Hitting the Sandbar: The Don’ts of Effective Communication
- Don’t start the conversation being angry. Angry words and angry scowls have no place in effective communication. Yes, they may build up throughout the day, but get rid of them before they become utterly destructive. Take a walk around the block, enjoy a hot bubble bath, or eat a dark chocolate bar before you attempt to communicate.
- Don’t insult your communication partner. Putting down other people with ugly words, rudeness, criticism, or sarcasm is never acceptable behavior. Telling your husband that he’s lazy when he watches a football game on TV or fails to pitch his underwear into the hamper will never be effective; letting him know that you feel frustrated by these things is a much better alternative.
- Don’t interrupt. Let your husband “have the floor.” Wait until he’s finished making his point before you jump in with your thoughts. And, by the way, attacking is inappropriate too. If your mind races ahead and you can practically finish the sentence for him, bite your tongue.
- Don’t lecture. Your spouse will simply tune you out and nothing you say will get into his or her head. Save lecturing and preaching for after you’ve earned your Ph.D. and landed that plum job at the university.
- Don’t give the “silent treatment.” You hate it when it’s done to you. Speak your mind clearly and with sensitivity. Take turns talking until the issue gets resolved.
- Don’t pout, put your hands on your hips, or stomp your foot (no matter how much you feel compelled to do so). It’s childlike, unattractive behavior. If the conversation doesn’t go your way, continue talking until you can sort things out. Or follow the wisdom of my grandfather John Lehoczky, Sr. If he wanted to argue with my grandmother, he’d “put the water in the mouth.” He’d pause the conversation, walk calmly into the kitchen, pour himself a glass of water, and drink every drop. Only after he “put the water in the mouth” would he re-enter the dialogue. I’ve tried it. Lots. It works.

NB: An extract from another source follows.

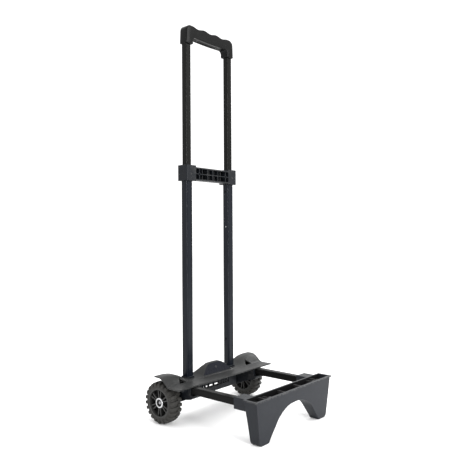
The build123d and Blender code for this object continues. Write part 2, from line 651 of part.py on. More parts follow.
def tyre():
    """Tread carcass with two rows of staggered lugs."""
    half = (WHEEL_OUTER_X - WHEEL_INNER_X) / 2
    middle = (WHEEL_OUTER_X + WHEEL_INNER_X) / 2
    shoulder = TREAD_FLOOR_RADIUS - 6
    section = make_face(
        Curve()
        + [
            Polyline(
                (-half + 0.8, shoulder), (-half + 0.8, TYRE_SEAT_RADIUS),
                (half - 0.8, TYRE_SEAT_RADIUS), (half - 0.8, shoulder),
            ),
            ThreePointArc((half - 0.8, shoulder), (0, TREAD_FLOOR_RADIUS), (-half + 0.8, shoulder)),
        ]
    )
    carcass = revolve(Plane.XZ * section, Axis.X)
    lug_depth_start = TREAD_FLOOR_RADIUS - 8
    lug_profile = make_face(
        Polyline(
            (0.6, lug_depth_start), (half, lug_depth_start),
            *[(half - inset, WHEEL_RADIUS - drop) for inset, drop in LUG_CROWN],
            (0.6, WHEEL_RADIUS), (0.6, lug_depth_start),
        )
    )
    lug_arc = math.degrees(4.3 / WHEEL_RADIUS) * 2
    lugs = []
    for row in (1, -1):
        profile = lug_profile if row == 1 else mirror(lug_profile, Plane.YZ)
        wedge = Rot(-lug_arc / 2, 0, 0) * revolve(Plane.XZ * profile, Axis.X, revolution_arc=lug_arc)
        stagger = 0.5 if row == -1 else 0.0
        for index in range(LUG_COUNT):
            lugs.append(Rot((index + stagger) * 360 / LUG_COUNT, 0, 0) * wedge)
    whole = carcass.fuse(*lugs)
    return Pos(middle, AXLE_Y, AXLE_Z) * whole


def rim():
    """Plastic rim: outer band, hub, thin web and six pairs of spokes on both sides of it."""
    middle = (WHEEL_OUTER_X + WHEEL_INNER_X) / 2
    band = rod_x(WHEEL_INNER_X + 1.5, WHEEL_OUTER_X - 1, AXLE_Y, AXLE_Z, TYRE_SEAT_RADIUS)
    band -= rod_x(WHEEL_INNER_X, WHEEL_OUTER_X, AXLE_Y, AXLE_Z, RIM_WINDOW_RADIUS)
    hub = rod_x(WHEEL_INNER_X, HUB_FACE_X - 3, AXLE_Y, AXLE_Z, HUB_RADIUS)
    spokes = []
    for pair in range(SPOKE_PAIRS):
        for lean in (-1, 1):
            spoke = block(
                WHEEL_INNER_X + 4, HUB_FACE_X - 1.5, AXLE_Y - SPOKE_WIDTH / 2, AXLE_Y + SPOKE_WIDTH / 2,
                AXLE_Z + HUB_RADIUS - 3, AXLE_Z + RIM_WINDOW_RADIUS + 1,
            )
            spokes.append(turned(spoke, pair * 360 / SPOKE_PAIRS + lean * SPOKE_SPREAD))
    web = rod_x(middle - 1, middle + 1, AXLE_Y, AXLE_Z, RIM_WINDOW_RADIUS + 1)
    wheel = band.fuse(hub, web, *spokes)
    wheel -= rod_x(WHEEL_INNER_X - 1, WHEEL_OUTER_X, AXLE_Y, AXLE_Z, BUSH_RADIUS + SEAT_GAP)
    wheel -= rod_x(HUB_FACE_X - 3, WHEEL_OUTER_X, AXLE_Y, AXLE_Z, HUB_RADIUS + SEAT_GAP)
    return wheel - rod_x(HUB_RECESS_X, WHEEL_OUTER_X, AXLE_Y, AXLE_Z, HUB_RECESS_RADIUS)


BUSH_RADIUS = 5.4


def hub_bush():
    """Sleeve pressed in the hub that turns on the axle."""
    sleeve = rod_x(WHEEL_INNER_X, HUB_RECESS_X, AXLE_Y, AXLE_Z, BUSH_RADIUS)
    return sleeve - rod_x(WHEEL_INNER_X - 1, HUB_RECESS_X + 1, AXLE_Y, AXLE_Z, BEARING_RADIUS)


def hub_ring():
    """Bright trim ring on the hub's outer face."""
    ring = rod_x(HUB_FACE_X - 3, HUB_FACE_X, AXLE_Y, AXLE_Z, HUB_RADIUS)
    ring = fillet(ring.edges().group_by(Axis.X)[-1], 1.4)
    return ring - rod_x(HUB_FACE_X - 4, HUB_FACE_X + 1, AXLE_Y, AXLE_Z, HUB_RECESS_RADIUS)


# Sliding platform ------------------------------------------------------------------------


def rail():
    """Grooved tube from the foot back into the side bracket."""
    size_x, size_z, radius = RAIL_TUBE
    tube = lying_bar(size_x, size_z, radius, RAIL_FRONT, RAIL_REAR)
    tube -= lying_bar(
        size_x - 2 * OUTER_WALL, size_z - 2 * OUTER_WALL, radius - OUTER_WALL / 2, RAIL_FRONT - 1, RAIL_REAR + 1
    )

    def cutter(x, z):
        length = RAIL_REAR - RAIL_FRONT + 2
        return Pos(RAIL_X + x, (RAIL_FRONT + RAIL_REAR) / 2, RAIL_Z + z) * Box(
            GROOVE_WIDTH, length, 2 * GROOVE_DEPTH
        )

    tube = grooved(tube, size_x, size_z, cutter)
    return tube - rod_z(RAIL_X, COLLAR_SCREW_Y, RAIL_Z, RAIL_Z + 12, SCREW_HOLE_RADIUS)


def rail_plug():
    """Plastic cap in the rear end of a rail."""
    size_x, size_z, radius = RAIL_TUBE
    inner = 2 * (OUTER_WALL + SEAT_GAP)
    corner = radius - OUTER_WALL / 2
    plug = lying_bar(size_x - inner, size_z - inner, corner, RAIL_REAR - 10, RAIL_REAR)
    return plug + lying_bar(size_x, size_z, radius, RAIL_REAR, RAIL_REAR + 2)


def foot_outline(inset, top):
    """Front view of the foot: a deep band on two tapering legs with a wide arch between."""
    arch = [(97, 9), (81, 28.5), (65, 47.5), (45, 61), (0, 69.5)]
    into_wall = [(0.8, 0.6), (0.79, 0.61), (0.65, 0.76), (0.37, 0.93), (0, 1)]
    arch = [(x + inset * nx, z + inset * nz) for (x, z), (nx, nz) in zip(arch, into_wall)]
    side, knee = (FOOT_HALF_WIDTH - inset, top), (138.5 - inset, 14)
    sole_out, sole_in = (127.5 - inset / 2, inset), (106.5 + inset / 2, inset)
    edges = [
        Line((0, top), side),
        Line(side, knee),
        Spline(knee, sole_out, tangents=[(-0.11, -1), (-1, 0)]),
        Line(sole_out, sole_in),
        Spline(sole_in, arch[0], tangents=[(-1, 0), (-0.62, 0.8)]),
        Spline(*arch, tangents=[(-0.62, 0.8), (-1, 0)]),
        Line(arch[-1], (0, top)),
    ]
    half = make_face(Curve() + edges)
    return half + mirror(half, Plane.YZ)


def foot_side(inset, top):
    """Side view of the foot between two drafted walls."""
    front_sole, front_top = FOOT_FRONT_SOLE_Y + inset, FOOT_FRONT_TOP_Y + inset
    rear_sole, rear_top = FOOT_REAR_SOLE_Y - inset, FOOT_REAR_Y - inset
    return make_face(
        Polyline((front_sole, -1), (front_top, top), (rear_top, top), (rear_sole, -1), (front_sole, -1))
    )


def front_foot():
    """Open-topped trough on two legs, with a collar for each rail."""
    outer = prism_y(foot_outline(0, FOOT_TOP), -190, -100) & prism_x(foot_side(0, FOOT_TOP), -200, 200)
    lip = block(
        -FOOT_HALF_WIDTH - LIP_REACH, FOOT_HALF_WIDTH + LIP_REACH,
        FOOT_FRONT_TOP_Y - LIP_REACH, FOOT_REAR_Y + 1.5, FOOT_TOP - LIP_HEIGHT, FOOT_TOP,
    )
    collar = block(RAIL_X - 19, RAIL_X + 19, FOOT_REAR_Y - 1, COLLAR_REAR_Y, 71.5, 98)
    collar = fillet(collar.edges().filter_by(Axis.Y), 3)
    inside_view = prism_x(foot_side(FOOT_WALL, FOOT_TOP + 1), -200, 200)
    hollow = prism_y(foot_outline(FOOT_WALL, FOOT_TOP + 1), -190, -100) & inside_view
    ribs = [block(x - 1.2, x + 1.2, -190, -100, -1, 90) for x in (-106, -33, 33, 106)]
    bosses = [rod_z(x, FOOT_FRONT_TOP_Y + 9, 20, 93, 5) for x in (-90, 90)]
    body = outer + lip - hollow
    for inside in [*ribs, *bosses]:
        body += inside & outer
    body = body + collar + mirrored(collar)
    for side_sign in (-1, 1):
        body -= lying_bar(
            RAIL_TUBE[0] + 2 * SEAT_GAP, RAIL_TUBE[1] + 2 * SEAT_GAP, RAIL_TUBE[2],
            RAIL_FRONT - 4, COLLAR_REAR_Y + 1, x=side_sign * RAIL_X,
        )
        body -= rod_z(side_sign * RAIL_X, COLLAR_SCREW_Y, RAIL_Z, 99, SCREW_HOLE_RADIUS)
        body -= rod_z(side_sign * RAIL_X, COLLAR_SCREW_Y, 98 - SCREW[1], 99, SCREW[0] + 0.1)
        body -= rod_z(side_sign * 90, FOOT_FRONT_TOP_Y + 9, 75, 94, SCREW_HOLE_RADIUS)
    return body


def rail_screws():
    return both_sides(Pos(RAIL_X, COLLAR_SCREW_Y, 98 - SCREW[1]) * screw(6))


# Output ----------------------------------------------------------------------------------

SINGLE = {
    "base_plate": base_plate,
    "hump_panel": hump_panel,
    "hump_panel_screw": lambda: panel_screw_at(screw(4)),
    "crossmember": crossmember,
    "crossbar": crossbar,
    "crossbar_rear_cover": crossbar_rear_cover,
    "crossbar_screws": crossbar_screws,
    "handle_shell": handle_shell,
    "handle_under_cover": handle_under_cover,
    "handle_screws": handle_screws,
    "plate_screws": plate_screws,
    "axle": axle,
    "axle_clips": axle_clips,
    "wheel_spacers": wheel_spacers,
    "front_foot": front_foot,
    "rail_screws": rail_screws,
}

PAIRED = {
    "outer_tube": outer_tube,
    "inner_tube": inner_tube,
    "inner_tube_plug": inner_tube_plug,
    "detent_pin": detent_pin,
    "detent_spring": detent_spring,
    "guide_bush": guide_bush,
    "tube_collar": tube_collar,
    "tube_socket": tube_socket,
    "side_bracket": side_bracket,
    "tyre": tyre,
    "rim": rim,
    "hub_bush": hub_bush,
    "hub_ring": hub_ring,
    "rail": rail,
    "rail_plug": rail_plug,
}

os.makedirs("parts", exist_ok=True)
for name, make in SINGLE.items():
    export_step(make(), f"parts/{name}.step")
for name, make in PAIRED.items():
    right = make()
    export_step(right, f"parts/{name}_right.step")
    export_step(mirrored(right), f"parts/{name}_left.step")
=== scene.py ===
"""Looks of the telescoping luggage trolley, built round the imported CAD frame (metres, same frame)."""

import json
import math

import bmesh
import bpy
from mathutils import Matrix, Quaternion, Vector

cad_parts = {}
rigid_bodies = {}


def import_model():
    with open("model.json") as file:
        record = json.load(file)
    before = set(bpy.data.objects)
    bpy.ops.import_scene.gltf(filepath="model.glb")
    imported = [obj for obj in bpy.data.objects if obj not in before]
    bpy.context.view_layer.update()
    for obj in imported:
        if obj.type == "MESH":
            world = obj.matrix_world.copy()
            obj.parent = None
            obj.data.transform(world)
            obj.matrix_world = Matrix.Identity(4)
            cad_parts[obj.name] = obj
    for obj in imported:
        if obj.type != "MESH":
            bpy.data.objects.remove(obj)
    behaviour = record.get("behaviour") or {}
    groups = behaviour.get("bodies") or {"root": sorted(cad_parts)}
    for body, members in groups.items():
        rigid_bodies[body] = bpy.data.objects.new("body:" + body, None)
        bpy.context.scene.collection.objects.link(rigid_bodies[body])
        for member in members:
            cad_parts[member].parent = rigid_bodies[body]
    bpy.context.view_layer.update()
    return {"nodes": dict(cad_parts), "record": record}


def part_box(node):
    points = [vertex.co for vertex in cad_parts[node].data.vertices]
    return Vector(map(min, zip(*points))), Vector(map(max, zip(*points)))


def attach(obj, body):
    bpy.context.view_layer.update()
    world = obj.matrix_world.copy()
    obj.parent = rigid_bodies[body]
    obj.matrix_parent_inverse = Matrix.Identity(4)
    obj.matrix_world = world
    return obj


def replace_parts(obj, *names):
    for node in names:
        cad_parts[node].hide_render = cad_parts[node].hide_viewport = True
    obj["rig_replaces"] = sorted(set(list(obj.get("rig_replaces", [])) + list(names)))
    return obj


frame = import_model()

MM = 0.001
SIDES = (("left", -1), ("right", 1))
BODY_OF = {node: body for body, nodes in frame["record"]["behaviour"]["bodies"].items() for node in nodes}
SLOT_OF = {part["node"]: part["material_slot"] for part in frame["record"]["subparts"]}


def box_mm(node):
    """Lowest and highest corner of a CAD node, in millimetres."""
    low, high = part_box(node)
    return low / MM, high / MM


# Materials ---------------------------------------------------------------------------------


def new_material(name):
    """Material with an empty node tree but for a Principled shader and its output."""
    material = bpy.data.materials.new(name)
    material.use_nodes = True
    tree = material.node_tree
    shader = tree.nodes["Principled BSDF"]
    return material, tree, shader


def noise_value(tree, scale, detail=3.0, stretch=(1, 1, 1), roughness=0.55):
    """Noise over the piece's own coordinates, in cells per metre."""
    place = tree.nodes.new("ShaderNodeTexCoord")
    mapping = tree.nodes.new("ShaderNodeMapping")
    mapping.inputs["Scale"].default_value = stretch
    texture = tree.nodes.new("ShaderNodeTexNoise")
    texture.inputs["Scale"].default_value = scale
    texture.inputs["Detail"].default_value = detail
    texture.inputs["Roughness"].default_value = roughness
    tree.links.new(place.outputs["Object"], mapping.inputs["Vector"])
    tree.links.new(mapping.outputs["Vector"], texture.inputs["Vector"])
    return texture.outputs["Fac"]


def ramp(tree, value, stops):
    """Colour ramp over a value; stops are (position, grey or colour)."""
    node = tree.nodes.new("ShaderNodeValToRGB")
    elements = node.color_ramp.elements
    while len(elements) < len(stops):
        elements.new(0.5)
    for element, (position, colour) in zip(elements, stops):
        element.position = position
        if not hasattr(colour, "__len__"):
            colour = (colour, colour, colour)
        element.color = (*colour, 1)
    tree.links.new(value, node.inputs["Fac"])
    return node.outputs["Color"]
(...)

Effective parent-to-parent communication is not necessarily an inborn gift; for most people, it is an acquired skill, taking years of daily interactions to nurture to maturity. Problems are sure to knock your marriage around every once in a while; you wouldn’t be fully human if things were always perfect. But with the help of these interpersonal communication tips, most days you’re certain to sail with the wind at your back.